Ostatnio Jerzy Materna zdecydował się opowiedzieć publicznie o ogromnej tragedii, jaka spotkała jego rodzinę wiosną, podczas trzeciej fali pandemii koronawirusa. Poseł PiS wyznał, że w marcu w poważnym stanie trafił do szpitala tymczasowego z COVID-19, a kilka dni później na tym samym oddziale wylądowała także jego żona. Nie byli zaszczepieni, bo „mieli dużo wątpliwości”.

Czytaj także:   Ogłosili dziś w Polsce dzień żałoby narodowej. Dlaczego?  

Jak opowiadał w mediach, przez osiem dni był pod respiratorem, „następnie tlenoterapia, czyli usypianie przez ponad 30 godzin, masakrycznie bolesne”. Dodawał, że cudem udało mu się wyjść z tego cało. Niestety, jego żona nie miała tyle szczęścia. Kobieta zmarła kilka dni po tym jak trafiła do szpitala. Więcej na ten temat przeczytasz w naszym artykule:   Posłowi zmarła żona na COVID-19. Zdecydował się zaszczepić. „Może koledzy będą niezadowoleni”.  

Okazuje się, że rok temu równie tragiczny los mógł spotkać starszego o 6 lat brata Jerzego Materny. Na antenie RMF24 polityk przyznał, że udało mu się go uratować dzięki możliwościom, które ma jako poseł.

– Oczywiście mój brat, starszy o 6 lat, przeszedł jesienią też bardzo ciężko i uratowałem go. Może dzięki temu, że jestem posłem, miałem te możliwości. On był mi bardzo wdzięczny i też mnie potem dopingował, żebym jak najszybciej poszedł do szpitala – mówił poseł PiS 2 grudnia w rozmowie z Robertem Mazurkiem.

Materna nie zdradził, na czym konkretnie polegała pomoc bratu. Można się domyślać, że być może chodziło o załatwienie miejsca na oddziale covidowym? Przypomnijmy, że jesienią 2020 r. szpitale w Polsce były przepełnione, a karetki po kilkanaście godzin szukały miejsc dla pacjentów w placówkach.

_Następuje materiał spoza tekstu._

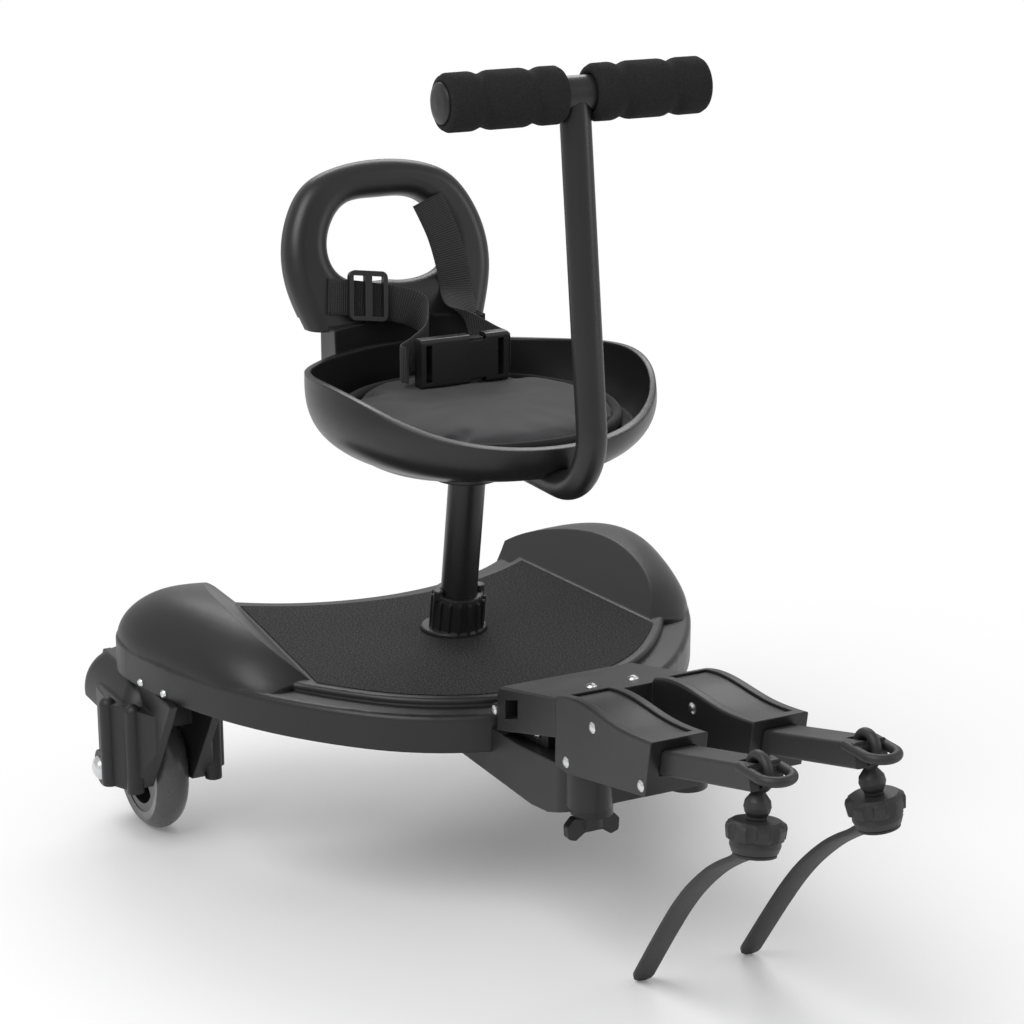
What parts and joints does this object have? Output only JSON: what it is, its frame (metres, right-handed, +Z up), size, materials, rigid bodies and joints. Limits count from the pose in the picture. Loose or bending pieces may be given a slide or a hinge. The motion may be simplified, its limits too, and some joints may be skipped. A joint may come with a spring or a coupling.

Czytaj także:   Skandal! Posłowie znowu to zrobili. Wiele gadają o wirusie, a jak trzeba, to ich nie ma  

Choć poseł PiS swoją być może nieprzemyślaną wypowiedzią w ogólnopolskich mediach naraził się na głosy krytyki, to mimo wszystko obnażył smutną prawdę o sytuacji w polskiej służbie zdrowia, gdzie niejednokrotnie to właśnie znajomości w znacznym stopniu ułatwiają leczenie.